Comic Review: Deathstroke: Arkham

Published: October 3rd, 2018 – February 6th, 2019
Written by: Christopher Priest
Art by: various

DC Comics, 134 Pages

Review:

Christopher Priest’s run on Deathstroke has been legendary but I also feel that it doesn’t get enough credit and seems to barely get any fanfare. Priest just understands Slade Wilson, his dynamic with other characters in the DC Universe and really gives the character more depth and complexity.

Following the Deathstroke Vs. Batman storyline, this arc sees Deathstroke sent to Arkham Asylum. While there, a lot of strange things start happening. I don’t want to give away too much but this does feature a ton of classic Batman villains with a lot of time given to Two-Face and Dr. Hugo Strange.

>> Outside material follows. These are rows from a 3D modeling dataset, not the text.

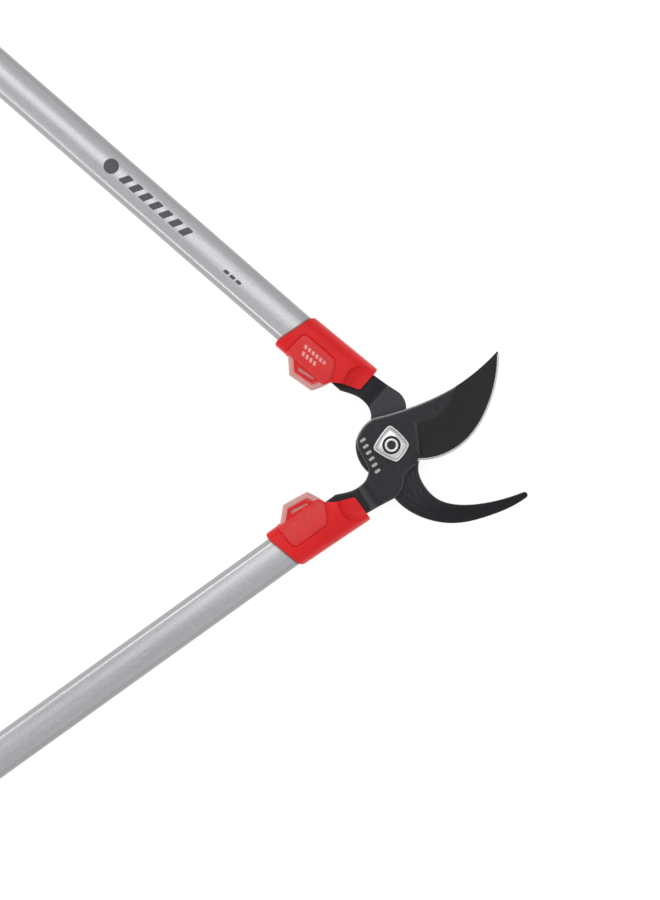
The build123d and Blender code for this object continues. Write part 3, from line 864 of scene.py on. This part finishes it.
def front_line(y):
    """Handle x of the ferrule's front edge: square across, then slanting back."""
    line = sum(np.interp(y + shift, *FRONT_CORNERS) for shift in np.linspace(-0.9, 0.9, 7)) / 7
    past = np.clip(y - 31.9, 0, 1.5)
    return line - 1.8 + np.sqrt(1.8 ** 2 - past ** 2)


def ferrule_skin(stations):
    """Outer skin of the ferrule as rows of points, one row per share of its length."""
    ring = softened(section(FERRULE_UPPER), 6)
    rows = []
    for share in stations:
        outer = REAR_OUTER + (FRONT_OUTER - REAR_OUTER) * share
        u = np.where(ring[:, 0] > 0, ring[:, 0] * outer / FRONT_OUTER, ring[:, 0])
        y = TUBE_Y + u
        back, front = rear_line(y), front_line(y)
        rows.append(np.column_stack([back + (front - back) * share, y, ring[:, 1]]))
    return np.array(rows)


PANEL_OUTLINE = rounded_polygon(
    ((-98.2, -3.5), (-96.8, 18.8), (-69.2, 19), (-65, 14), (-60.9, 5), (-64.2, -3.5)),
    (0, 3.5, 4.0, 5.0, 1.5, 0), 1.2)
SCALLOP_CENTRE = (-41.5, 19.5)
SCALLOP_FLOOR = 6.3
SCALLOP_RISE = 5.9
SCALLOP_REACH = 15.0
# Rows over the ferrule's ends: share of the way in from its skin, and how far forward.
REAR_ROWS = ((1.0, 5.5), (1.0, 0.9), (0.92, 0.46), (0.55, 0.275), (0.22, 0.16), (0.07, 0.335))
FRONT_ROWS = ((0.05, -0.15), (0.16, 0), (0.5, 0), (0.93, 0), (1.0, -0.15), (1.0, -4.3))
BORE_SHARE = 1.035              # the rear bore stands a little off the tube


def ferrule_height(x, y, z):
    """The skin's height after the thumb cut in front and the groove round the panel."""
    reach = np.hypot(x - SCALLOP_CENTRE[0], y - SCALLOP_CENTRE[1])
    limit = SCALLOP_FLOOR + SCALLOP_RISE * (reach / SCALLOP_REACH) ** 5
    height = soft_min(np.abs(z), limit, 0.12)
    plan = np.column_stack([x.ravel(), y.ravel()])
    gap = distance(plan, PANEL_OUTLINE).reshape(x.shape)
    groove = 0.8 * np.exp(-(gap / 0.6) ** 2) * smooth((np.abs(z) - 4) / 3)
    return np.sign(z) * (height - groove)


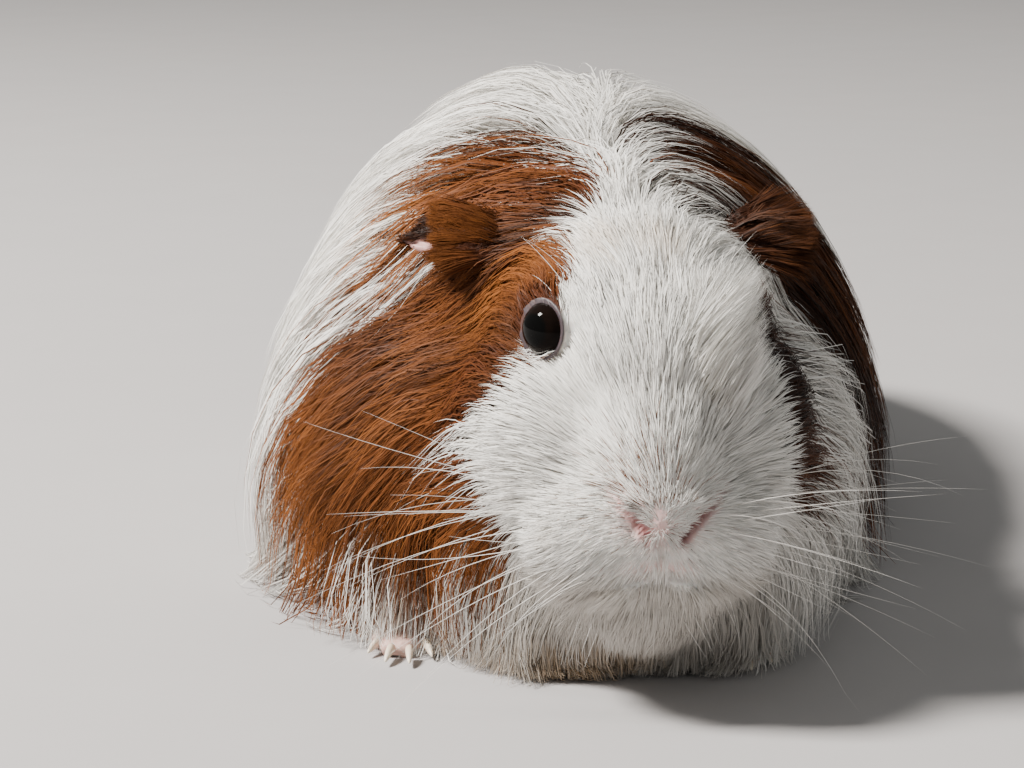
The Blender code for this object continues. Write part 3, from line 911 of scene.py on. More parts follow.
# ------------------------------------------------------------------------ groom
class Groom:
    """Roots sown on the skin and the paths their hairs take."""

    def __init__(self, skin, ear_start, skin_depths, coat_depths):
        self.skin_depths = skin_depths
        self.coat_depths = coat_depths
        mesh = skin.data
        mesh.calc_loop_triangles()
        triangles = mesh.loop_triangles
        self.corners = read(triangles, "vertices", 3, np.int32)
        self.loops = read(triangles, "loops", 3, np.int32)
        self.on_ear = read(triangles, "polygon_index", 1, np.int32) >= ear_start
        self.points = mesh_points(mesh)
        self.normals = read(mesh.vertex_normals, "vector", 3).astype(float)
        self.layout = read(mesh.uv_layers.active.data, "uv", 2)
        a, b, c = (self.points[self.corners[:, i]] for i in range(3))
        self.areas = length_of(np.cross(b - a, c - a)) / 2 / MM**2
        self.middles = (a + b + c) / 3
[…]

This was a fun story arc that continues to build off of the work that Priest has given us on this title. While there are different artists working on the five issues that make up this plot, everything felt consistent and matches the tone of the series thus far.

There isn’t much else I can say that I haven’t already said in reviews of other installments of Priest’s Deathstroke run. This continues to be good; Priest hasn’t lost a step or slipped into a state of redundancy, which is common when a writer works on a comic book for more than a few years.

Deathstroke: Arkham continues the title character’s journey in such a rich and interesting way that fans of him should truly enjoy this series. It’s been my favorite lengthy run on the character since his original title Deathstroke, The Terminator. In fact, I want to go back and revisit that series to see how it compares to this one.

Sure, I have my own personal bias towards Deathstroke but this is one of the best comic books being written today. More people should be picking this up monthly.

Rating: 7.75/10
Pairs well with: other story arcs in the current Deathstroke title, as well as The Silencer and Suicide Squad.